:: OBJECTIVE ::
Give the listing below again in full, exactly as written.
--- DATA EXCERPT ---
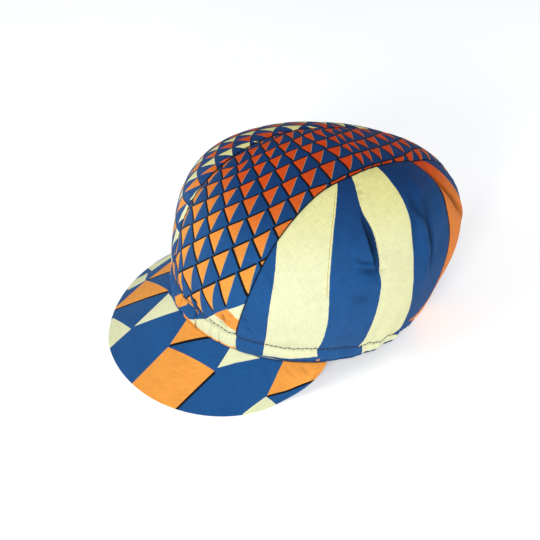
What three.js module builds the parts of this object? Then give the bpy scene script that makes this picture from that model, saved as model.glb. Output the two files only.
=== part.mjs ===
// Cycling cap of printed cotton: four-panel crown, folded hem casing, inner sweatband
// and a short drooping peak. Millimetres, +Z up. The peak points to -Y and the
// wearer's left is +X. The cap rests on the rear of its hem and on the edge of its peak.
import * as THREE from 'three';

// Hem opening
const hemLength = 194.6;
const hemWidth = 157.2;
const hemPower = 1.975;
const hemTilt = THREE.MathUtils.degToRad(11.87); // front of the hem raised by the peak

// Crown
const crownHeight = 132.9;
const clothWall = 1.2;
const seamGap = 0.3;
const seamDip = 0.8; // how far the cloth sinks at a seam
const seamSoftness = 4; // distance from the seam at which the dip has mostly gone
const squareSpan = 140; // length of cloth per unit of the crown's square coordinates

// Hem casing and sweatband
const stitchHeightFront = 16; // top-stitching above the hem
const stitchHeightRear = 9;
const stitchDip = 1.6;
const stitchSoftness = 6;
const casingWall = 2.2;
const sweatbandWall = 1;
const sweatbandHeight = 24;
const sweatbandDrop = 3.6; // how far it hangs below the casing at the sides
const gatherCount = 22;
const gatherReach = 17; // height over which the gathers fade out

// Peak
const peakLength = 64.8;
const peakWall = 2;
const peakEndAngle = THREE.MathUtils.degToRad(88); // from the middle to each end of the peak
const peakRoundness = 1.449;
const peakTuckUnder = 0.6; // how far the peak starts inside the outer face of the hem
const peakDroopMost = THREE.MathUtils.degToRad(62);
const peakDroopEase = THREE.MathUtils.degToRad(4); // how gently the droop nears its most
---
:: EXPECTED ANSWER ::
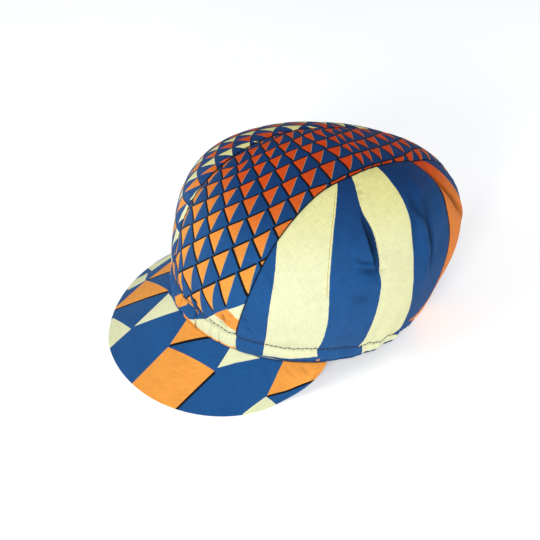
What three.js module builds the parts of this object? Then give the bpy scene script that makes this picture from that model, saved as model.glb. Output the two files only.
=== part.mjs ===
// Cycling cap of printed cotton: four-panel crown, folded hem casing, inner sweatband
// and a short drooping peak. Millimetres, +Z up. The peak points to -Y and the
// wearer's left is +X. The cap rests on the rear of its hem and on the edge of its peak.
import * as THREE from 'three';

// Hem opening
const hemLength = 194.6;
const hemWidth = 157.2;
const hemPower = 1.975;
const hemTilt = THREE.MathUtils.degToRad(11.87); // front of the hem raised by the peak

// Crown
const crownHeight = 132.9;
const clothWall = 1.2;
const seamGap = 0.3;
const seamDip = 0.8; // how far the cloth sinks at a seam
const seamSoftness = 4; // distance from the seam at which the dip has mostly gone
const squareSpan = 140; // length of cloth per unit of the crown's square coordinates

// Hem casing and sweatband
const stitchHeightFront = 16; // top-stitching above the hem
const stitchHeightRear = 9;
const stitchDip = 1.6;
const stitchSoftness = 6;
const casingWall = 2.2;
const sweatbandWall = 1;
const sweatbandHeight = 24;
const sweatbandDrop = 3.6; // how far it hangs below the casing at the sides
const gatherCount = 22;
const gatherReach = 17; // height over which the gathers fade out

// Peak
const peakLength = 64.8;
const peakWall = 2;
const peakEndAngle = THREE.MathUtils.degToRad(88); // from the middle to each end of the peak
const peakRoundness = 1.449;
const peakTuckUnder = 0.6; // how far the peak starts inside the outer face of the hem
const peakDroopMost = THREE.MathUtils.degToRad(62);
const peakDroopEase = THREE.MathUtils.degToRad(4); // how gently the droop nears its most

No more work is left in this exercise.